HSBC has expanded its insurance presence in Singapore over the past decade through both organic growth and acquisitions. In 2022, the bank acquired AXA Insurance Singapore for US$529 million, increasing its life and general insurance activities and broadening its reach in the domestic market. Any transaction involving HSBC Life (Singapore) would affect bancassurance arrangements, product manufacturing responsibilities, and internal capital allocation. For a buyer, the business would provide an existing in-force portfolio, access to HSBC’s customer base in Singapore, and a licensed platform in a developed insurance market. For HSBC, a sale or partnership could release capital and change the way insurance products are supplied to its customers, depending on the eventual structure.
A potential deal would add to a series of insurance transactions in Southeast Asia, where multinational and regional groups have been reshaping their portfolios, reconsidering ownership levels, and using acquisitions to adjust their regional presence. Recent activity includes Chubb’s acquisition of Liberty Mutual’s operations in Thailand and Vietnam, and Sumitomo Life Insurance’s purchase of Singapore Life Holdings (Singlife) in 2024. Other groups, such as FWD Group Holdings, have pursued transactions and partnerships to expand in life and health lines in the region.

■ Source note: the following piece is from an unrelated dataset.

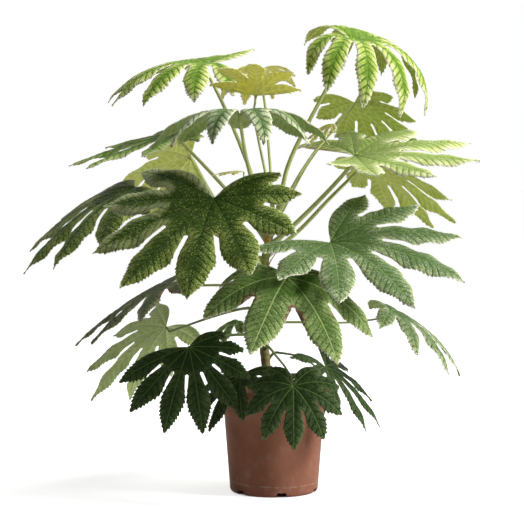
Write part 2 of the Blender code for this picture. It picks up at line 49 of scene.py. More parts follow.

Not all proposed deals have gone ahead. Allianz withdrew an offer in late 2024 to acquire a majority stake in Singapore’s Income Insurance, halting one of the larger potential transactions in the local market amid regulatory, valuation, and partner-related considerations. For insurance professionals, a possible sale of HSBC Life (Singapore) is relevant because it links banking, wealth management, and insurance in a single platform. Market participants are likely to focus on how any buyer would handle in-force portfolios, renewal rights, bancassurance channels, and integration with existing operations, as well as whether other bank-owned insurers in Asia might review their positions in response.
The review of the Singapore insurance unit follows HSBC’s third-quarter 2025 (3Q25) results, in which Elhedery highlighted efforts to reduce complexity and prioritise areas where the bank sees stronger returns. “We are becoming a simple, more agile, focused bank, built on our core strengths. The intent with which we are executing our strategy is reflected in our performance this quarter, despite taking legal provisions related to historical matters. The positive progress we are making gives us confidence in our ability to upgrade our targets, and we now expect 2025 RoTE excluding notable items to be mid-teens, or better. We remain fully focused on helping our customers navigate new economic realities, putting their changing needs at the heart of everything we do,” Elhedery said in the earnings release.
In the third quarter of 2025, HSBC reported profit before tax of US$7.3 billion, down US$1.2 billion from a year earlier, mainly due to higher operating expenses that included US$1.4 billion of legal provisions. On a constant-currency basis and excluding notable items, profit before tax rose 3% to US$9.1 billion, driven by revenue growth in wealth and higher banking net interest income. Annualised return on average tangible equity declined to 12.3% from 15.5% in the prior-year quarter, but on an adjusted basis excluding notable items it increased to 16.4%. Group revenue rose 5% year on year to US$17.8 billion. Net interest income increased 15% to US$8.8 billion, and net interest margin widened to 1.57%.
For insurers, reinsurers, and investors in Asia, HSBC’s review of its Singapore life arm illustrates ongoing changes in ownership structures and distribution strategies in the region. The eventual outcome – whether a full sale, a partial stake sale, a long-term partnership, or retention of the business – is likely to influence how banks and insurers approach bancassurance, capital deployment, and product manufacturing in markets targeted for wealth and protection business.
Potential bidders would be expected to examine the quality of the in-force book, new business economics, regulatory capital needs, and the duration and terms of any distribution arrangements with HSBC. At the same time, industry participants will be watching whether HSBC seeks to preserve long-term access to insurance offerings for its Singapore customers through distribution agreements or joint ventures, even if it reduces or ends direct ownership of the underlying insurance entity.